Operational managers, for their part, translate these requirements into the daily realities of their sites, projects, and relationships with on-site subcontractors. They are often the ones who spot the first warning signs: insufficiently trained temporary workers, service providers who bend the rules regarding safety, and unrealistic deadlines imposed on suppliers who can no longer afford to work properly. It is essential that they be encouraged to report these issues and feel that these matters are just as important as adhering to a budget or deadline.
Even a company not directly subject to the law has an interest in taking action. First, because it is, or will be, evaluated by its customers on these issues. Second, because many best practices in due diligence overlap with fundamental principles of sound HSE-CSR risk management: having a clear risk map, knowing the profile of its main suppliers, setting minimum social and environmental compliance requirements, offering a secure and accessible reporting channel, taking reports received seriously, and investing in team training. Finally, because a structured approach makes it easier to withstand crises: when an incident occurs, a company that has documented its efforts, procedures, and decisions will be better equipped to demonstrate its good faith and commitment to improvement.
The duty of vigilance will not disappear; on the contrary, it will continue to grow stronger and more widespread.
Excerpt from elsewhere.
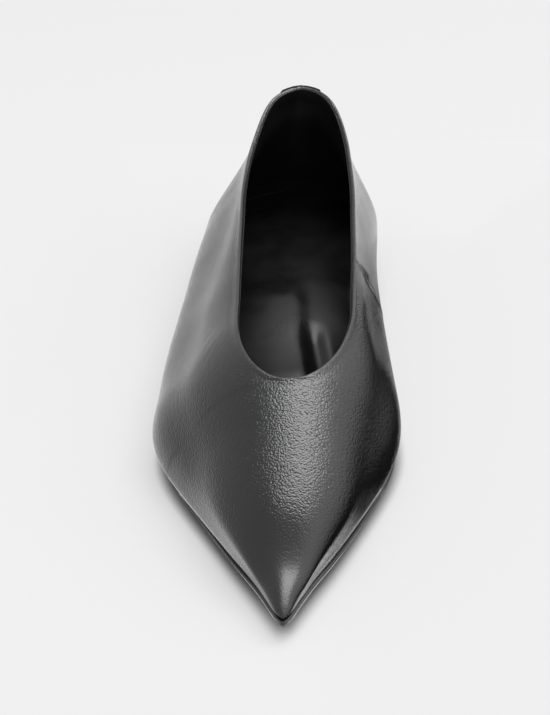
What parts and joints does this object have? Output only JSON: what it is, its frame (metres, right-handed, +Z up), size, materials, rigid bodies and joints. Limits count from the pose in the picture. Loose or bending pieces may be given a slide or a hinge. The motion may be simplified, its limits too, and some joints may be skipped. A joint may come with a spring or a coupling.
{
  "type": "pointed toe flat shoe",
  "caption": "Women's pointed toe flat shoe in leather, high-cut over the instep with a rounded throat opening, thin sole and low stacked heel.",
  "frame": {"origin": "on the floor under the middle of the heel, on the underside of the top piece", "axes": "-Y from the heel to the toe tip, +X to the big-toe side of this right shoe, +Z up"},
  "size_m": [0.0853, 0.2716, 0.0635],
  "materials": {
    "upper_leather": "fine-grain, semi-gloss",
    "lining_leather": "smooth, matte",
    "insole_leather": "smooth, satin",
    "sole": "smooth, dyed, satin",
    "top_piece_rubber": "matte"
  },
  "bodies": {
    "root": {"upper": "upper_leather", "outsole": "sole", "heel": "sole", "top_piece": "top_piece_rubber", "insole": "insole_leather", "heel_grip": "lining_leather", "back_tab": "upper_leather"}
  },
  "joints": []
}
Leaders who choose to make it a strategic issue rather than a passive obligation ultimately find a dual benefit: better control of their human and environmental risks, and increased credibility with their clients, employees, and financial partners.
Here again, it is at the intersection of general management, HR, purchasing, operations and HSE-CSR functions that real vigilance is built, which goes beyond words to be embodied in concrete choices.